Glycoengineering of yeasts from the perspective of glycosylation efficiency

Abstract

N-linked glycosylation of proteins is one of the most common posttranslational modifications. N-glycan structures and N-glycosylation efficiency are crucial parameters in the production of N-glycosylated proteins. Yeast cells can be seen as an attractive production host for therapeutic glycoproteins and pioneering work of glycoengineering was performed in Pichia pastoris, realizing yeast strains capable of producing defined, human-type N-glycans. Most strategies used for glycoengineering rely on the modification of the lipid-linked oligosaccharide biosynthesis for the generation of the substrate for Golgi-localized glycosyltransferases. However, modifications in the lipid-linked oligosaccharide biosynthesis often result in the accumulation of intermediate structures and cause hypoglycosylation of client proteins.

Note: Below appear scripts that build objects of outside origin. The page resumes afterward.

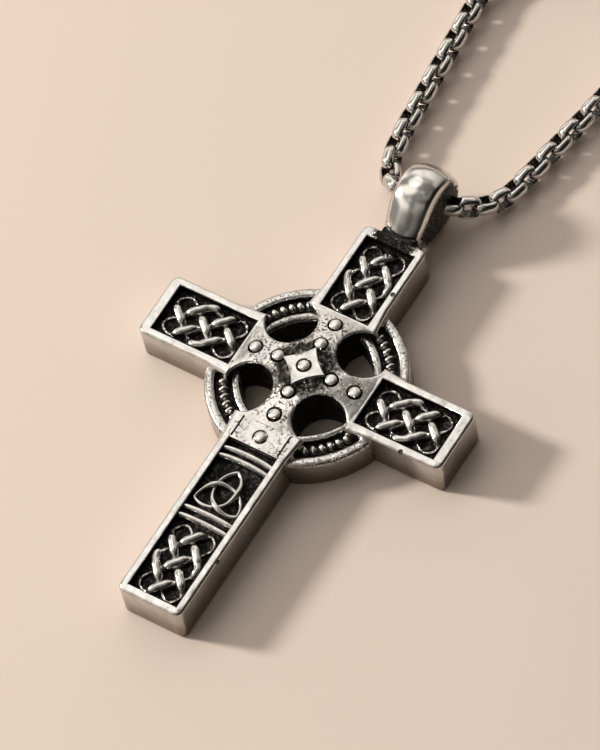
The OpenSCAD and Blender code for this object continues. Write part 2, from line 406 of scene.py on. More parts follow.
# %% The plate and its openings
plate_reach = arm_start + 0.2
beyond = 9
plate = block("middle_plate", (-plate_reach, -plate_reach, 0), (plate_reach, plate_reach, thick))
corners = [(x, y) for x in (-1, 1) for y in (-1, 1)]
for x, y in corners:
    hole = rod("hole", (x * hole_at, y * hole_at, thick / 2), hole_r, 2 * thick, sides=72)
    low = [min(x * flare_w, x * beyond), min(y * flare_w, y * beyond), -1]
    high = [max(x * flare_w, x * beyond), max(y * flare_w, y * beyond), thick + 1]
    cut_away(plate, hole, block("corner", low, high))


def from_hole(spot):
    return min(math.hypot(spot.x - x * hole_at, spot.y - y * hole_at) for x, y in corners)


def hole_edge(a, b):
    level = abs(a.z - b.z) < 0.01 and (a.z > thick - 0.01 or a.z < 0.01)
    at_hole = from_hole(a) < hole_r + 0.02 and from_hole(b) < hole_r + 0.02
    at_corner = all(min(abs(p.x), abs(p.y)) > flare_w - 0.01 for p in (a, b))
    return level and (at_hole or at_corner)


round_edges(plate, 0.22, 3, hole_edge)
count_faces(plate)

# %% The places of the bosses and their recesses
boss_r = 0.59
recess_r = 0.8
recess_depth = 0.26
low_boss = 8.25
star_rise = 0.36
boss_rows = (3.0, 5.6)
boss_spots = [(r * math.cos(math.radians(a)), r * math.sin(math.radians(a)))
              for a in (0, 90, 180, 270) for r in boss_rows]

for x, y in boss_spots:
    cut_away(plate, rod("recess", (x, y, thick), recess_r, 2 * recess_depth, sides=28))
cut_away(shaft, rod("recess", (0, -low_boss, thick), recess_r, 2 * recess_depth, sides=28))
print("cut", len(boss_spots) + 1, "recesses")

# %% The dome is raised
net_step = 0.55
net = [i * net_step for i in range(-12, 13)]
slice_along(plate, 0, net)
slice_along(plate, 1, net)


def domed(p):
    rise = dome_rise(math.hypot(p.x, p.y))
    return p.x, p.y, p.z + (max(rise, -0.05) if p.z > thick / 2 else 0)


reshape(plate, domed)
print("the dome rises", dome_h, "mm over the rims")


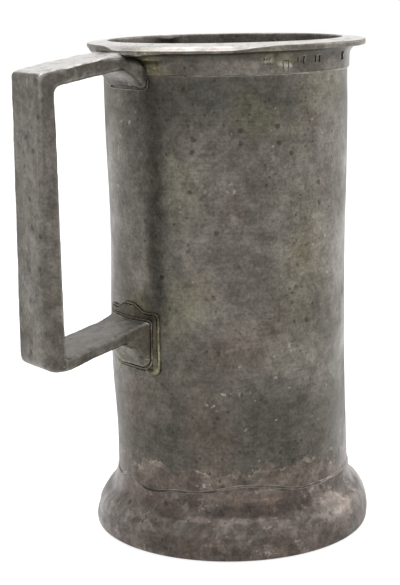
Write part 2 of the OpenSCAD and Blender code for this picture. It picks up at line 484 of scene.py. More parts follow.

In order to ensure complete N-glycosylation, the flow of lipid-linked oligosaccharide through the biosynthetic pathway and the transfer of the oligosaccharide from the donor lipid onto the protein have to be optimized. A promising tool to improve site occupancy is the expression of protozoan oligosaccharyltransferases, which possess altered specificities for the oligosaccharide and also for the protein acceptor site. Furthermore, flipping of the lipid-linked oligosaccharide into the ER lumen can be improved by overexpression of an artificial flippase. Improving the glycosylation efficiency ensures that not only homogeneous N-glycan structures are generated, but also client proteins are fully glycosylated.